Gaule franque plutôt qu’une véritable France ; la France ne commence à exister réellement que vers la fin de la période latine, vers l’avènement de la troisième race. J’ai cru qu’il y aurait quelque pédanterie à établir ces distinctions. L’usage a prononcé ; tout le monde appelle histoire de France une histoire qui embrasse une époque à laquelle ce titre ne saurait rigoureusement convenir, une époque gauloise, une époque gallo-romaine, telle que celle que nous traverserons d’abord. Il en est de même des autres pays ; il faudrait changer le titre d’une foule de livres. La Grèce ne s’est appelée ainsi que fort tard ; cependant, on ne se fait aucun scrupule d’employer ce nom pour des époques auxquelles il ne s’est pas appliqué réellement. Une autre critique que je ne crois pas plus fondée, mais qui pourrait sembler plus spécieuse, c’est celle qui porterait non plus sur le nom, mais sur l’objet même du cours. Il s’agit d’une histoire de la littérature française, me dira-t-on, et vous allez nous parler d’une époque dans laquelle il n’existe, de votre aveu, aucun monument français, mais seulement des monumens latins. À cela plusieurs réponses ; d’abord je pourrais alléguer des autorités imposantes. Tiraboschi, l’historien classique de la littérature italienne, a ainsi commencé avant l’époque où paraît la langue vulgaire. Les bénédictins, ont fait de même, et à tel point, vous le savez, qu’ils ont rempli douze volumes in-4o avant d’arriver aux premiers monumens français. Ne vous effrayez pas, ce ne sera pas dans la même proportion que nous procéderons ; nous n’avons pas l’honneur d’être bénédictin ni les droits que donne l’érudition attachée à ce nom. Vous n’avez peut-être pas la patience des bénédictins ou de leurs lecteurs. Ainsi nous serons plus brefs, et tandis que je consacrerai dans la suite à peu près un an à chaque siècle, une seule année suffira cette fois à onze ou douze siècles.

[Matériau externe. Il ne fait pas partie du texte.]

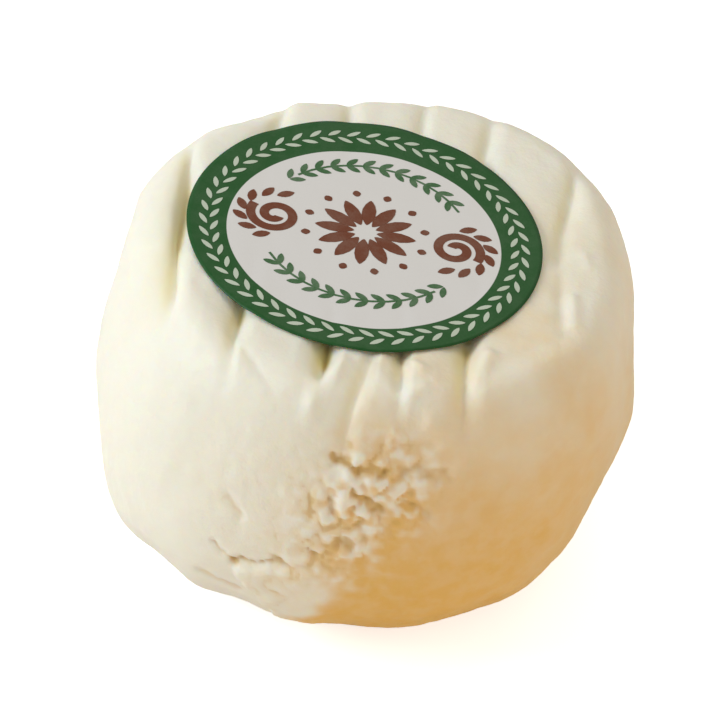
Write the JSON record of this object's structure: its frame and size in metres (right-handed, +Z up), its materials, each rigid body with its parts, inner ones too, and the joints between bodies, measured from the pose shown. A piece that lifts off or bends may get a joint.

N’importe, ajoutera-t-on ; vous commencez avant le déluge. Eh bien ! oui, nous commencerons avant le déluge, et ceux qui parleraient ainsi, diraient plus vrai qu’ils ne penseraient dire ; nous commencerons avant ce déluge, cette inondation des barbares qui a tout noyé, excepté ce qui a surnagé sur l’abîme, ce qui a été sauvé dans l’arche miraculeuse de la civilisation moderne. Mais je ne vois pas un grand inconvénient à faire ainsi ; et l’histoire du genre humain ne serait pas fâchée d’avoir plus de monumens qu’elle n’en possède, antérieurs au déluge.